Hay violencia en las redes, mucha, demasiada. Es un tipo de violencia desconocida para la humanidad: se multiplica y globaliza en un instante, y se desarrolla bajo los parámetros de la comunicación lingüística en entornos que, a priori, consideramos amigables, como son las redes sociales y, por extensión, internet. En este marco tan singular donde se mezclan la lengua y la tecnología, los impulsores de las guerras mundiales -de las múltiples que nos asolan- han decidido prescindir de las balas y las bombas, que en este nuevo estado de las cosas pasan a ser vistas como reliquias; como objetos de una época remota, anticuados, desfasados…
Llegamos a la frontera del primer cuarto de siglo XXI constatando que las palabras manipuladoras y mentirosas, y las acosadoras, esas palabras-tumor capaces de multiplicar sus efectos dañinos y que nunca vienen aisladas, sino en manadas, son las nuevas balas; y los tuits y sus homólogos, las novedosas bombas. En una moneda, el mismo valor tienen el haz y el envés. El mismo cuchillo que usamos para trocear la manzana que comeremos en comunión se utiliza también para rasgar la paz y agujerear la convivencia. Los vocablos de la alegría, combinados de manera conveniente, sirven también para la tristeza; los del sosiego, para dar forma a la angustia; los…
Las palabras o las balas no tienen la culpa, sino quienes las arrojan. Del mismo modo que quemar un contenedor no es una manifestación de libertad; tampoco lo ha de ser insultar, amedrentar, amenazar, intimidar… Se puede discrepar, pero no se debe atacar, golpear, violentar a la parte contraria. Y eso es lo que está pasando en las redes. Hay especímenes incapaces de distinguir los márgenes donde una opinión contraria pasa a ser un puñetazo verbal. Hablo de sujetos, de tipos, así, en plural; me niego a individualizar. No es un usuario, ese, aquel, el otro y el que está más allá; no, hablamos de colectivos, sean de la ideología que sean, que han asumido su pertenencia a una guerrilla, a una banda armada con pistolas de palabras ajenas a lo que significa la libertad de expresión y que merece ser disuelta al instante, desalojada del edificio informático que okupan y que las personas de bien han asumido que debería ser un espacio de libertad, conocimiento y convivencia.
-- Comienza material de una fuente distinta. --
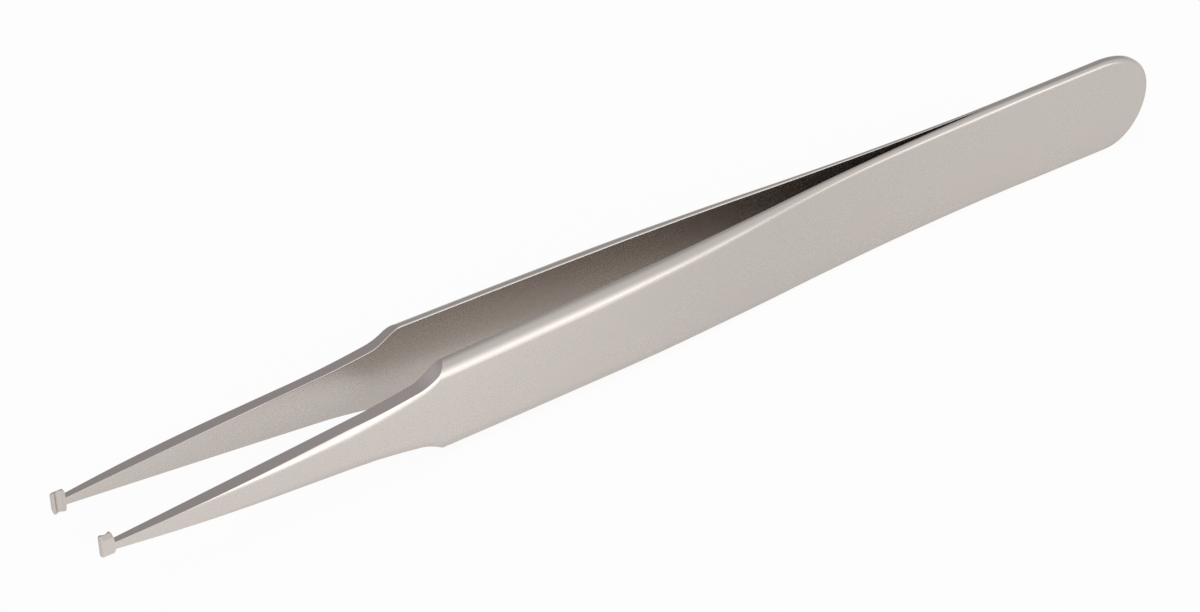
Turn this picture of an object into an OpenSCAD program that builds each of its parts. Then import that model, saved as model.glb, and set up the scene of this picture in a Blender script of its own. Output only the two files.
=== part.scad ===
// Spring tweezers for cylindrical surface-mount components.
// Two ground steel arms stand on their long edges, tips towards -X and heel towards +X.
// The near arm lies at -Y and the far arm at +Y. All sizes are in millimetres.

/* [Overall] */
// Length from the tips to the end of the heel
overall_length = 120; // [112:0.5:130]

/* [Heel and weld] */
// Height of the blades at the heel
heel_height = 9.75; // [9.2:0.05:11]
// Thickness of each leaf at the heel, which is the spring of the arm
leaf_thickness = 0.65; // [0.5:0.01:0.8]
// Radius that is ground on the outer long edges at the heel
heel_round = 0.44; // [0.2:0.01:0.45]
// Length over which the two leaves lie face to face
weld_length = 13; // [11:0.5:18]
// Length of the rounded end of the heel
heel_end_length = 5.3; // [4:0.1:7]
// How far the crest of the rounded end lies above the middle line
heel_end_lift = 0.85; // [0:0.05:1.2]

/* [Spot welds] */
// Number of weld nuggets along the heel
nugget_count = 2; // [1:1:3]
// Diameter of one weld nugget
nugget_d = 2.4; // [1.6:0.1:3.2]
// Depth that a nugget reaches into each leaf
nugget_depth = 0.3; // [0.2:0.01:0.4]
// Spacing of the nuggets
nugget_pitch = 3.6; // [3.4:0.1:4]
// Distance from the end of the heel to the nearest nugget's middle
nugget_from_end = 5.2; // [4.5:0.1:6]

/* [Blade] */
// Distance from the end of the heel to the line where the leaf bends in use
flex_from_heel = 30; // [26:0.5:34]
// Distance from the tips to where the blade starts to lose height
taper_from_tip = 83; // [70:0.5:85]
// Distance from the tips to the point where the arms spread the most
spread_from_tip = 76.3; // [70:0.1:80]
// Angle of each arm to the middle line at that point
spread_angle = 5.4; // [4.8:0.1:6]

/* [Grip] */
// Height of the blades at the crest of the shoulder
grip_height = 9.1; // [8.4:0.05:9.3]
// Thickness of the arm at the grip
grip_thickness = 1.58; // [1.4:0.01:1.8]
// Distance from the tips to the middle of the grip
grip_from_tip = 59; // [54:0.5:64]
// Angle of each arm to the middle line at the middle of the grip
grip_angle = 2.5; // [2:0.1:3]
// Distance from the tips to where the arm has its full thickness
thick_from_tip = 53; // [46:0.5:54]
// Radius of the outer long edges in front of the grip
grip_round = 1.2; // [0.8:0.05:1.25]
// Width of the small bevel along the inner edges
inner_bevel = 0.15; // [0.05:0.01:0.18]

/* [Shoulder and shank] */
// Distance from the tips to the foot of the shoulder
foot_from_tip = 28.4; // [24:0.1:30]
// Distance from the tips to where the steep flank of the shoulder starts
step_from_tip = 33.9; // [33:0.1:35]
// Distance from the tips to the crest of the shoulder
crest_from_tip = 37.1; // [36.5:0.1:38]
// Share of the shoulder's rise that the steep flank adds
flank_share = 0.65; // [0.4:0.05:0.8]
// Height of the shank at the foot of the shoulder
foot_height = 4.95; // [4:0.05:6]
// Outward swell of the shank's long edges between neck and foot
shank_swell = 0.01; // [0:0.01:0.1]
// Angle at which the shank's edge faces fall to the outer side at the foot of the shoulder
cut_slant = 6.5; // [2:0.5:8]
// Slant that the steep flank adds to it half way up
flank_slant = 11; // [0:1:14]
// Width of the bevel on the shank's outer edges at the foot
foot_bevel = 0.42; // [0.2:0.01:0.6]
// Distance from the tips to where that bevel starts to grow
bevel_from_tip = 10; // [8:0.5:14]
// Distance from the tips to where the shank has the thickness of the grip
thin_from_tip = 22; // [18:0.5:28]
// Height of the neck behind the jaw
neck_height = 0.73; // [0.65:0.01:1]
// Thickness of the neck and of the jaw
neck_thickness = 0.72; // [0.65:0.01:0.9]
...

Escribo estas líneas inspirado por un lamentable suceso que ha vivido Santiago Gil después de publicar este artículo: “La isla que se hunde” (https://tiempodecanarias.com/opinion/planeta/la-isla-que-se-hunde). Estoy de acuerdo con todo lo que apunta en este escrito; a mi juicio, verdades a mansalva. Mas no me solidarizo con él porque comparta cuanto expone (que también), sino porque tiene derecho a contarlo con tranquilidad, sin inquietud, sin temer represalias ni consecuencias nefastas; sin sentirse preocupado, triste, desencantado… No ha escrito un decreto de obligado cumplimiento, sino una opinión que podrá o no ser compartida; y lo ha hecho, además de con la habitual maestría escritora que atesora, con exquisito respeto y siendo consciente de que no han de faltar quienes no estén de acuerdo con él.
Si sus atacantes («los fanáticos y los fanfarrones, los extremistas de siempre y los gamberros que hemos dejado crecer sin tener en cuenta que algún día podían volverse contra nosotros», como los describió nuestro autor), atentos a su inclinación por la violencia, hubiesen tenido que ser controlados y reducidos por la policía antidisturbios en cualquier lugar público, ¿cómo no vamos a reclamar un cuerpo homólogo para que haga lo propio en las redes, donde tanto mal nos causan a todos?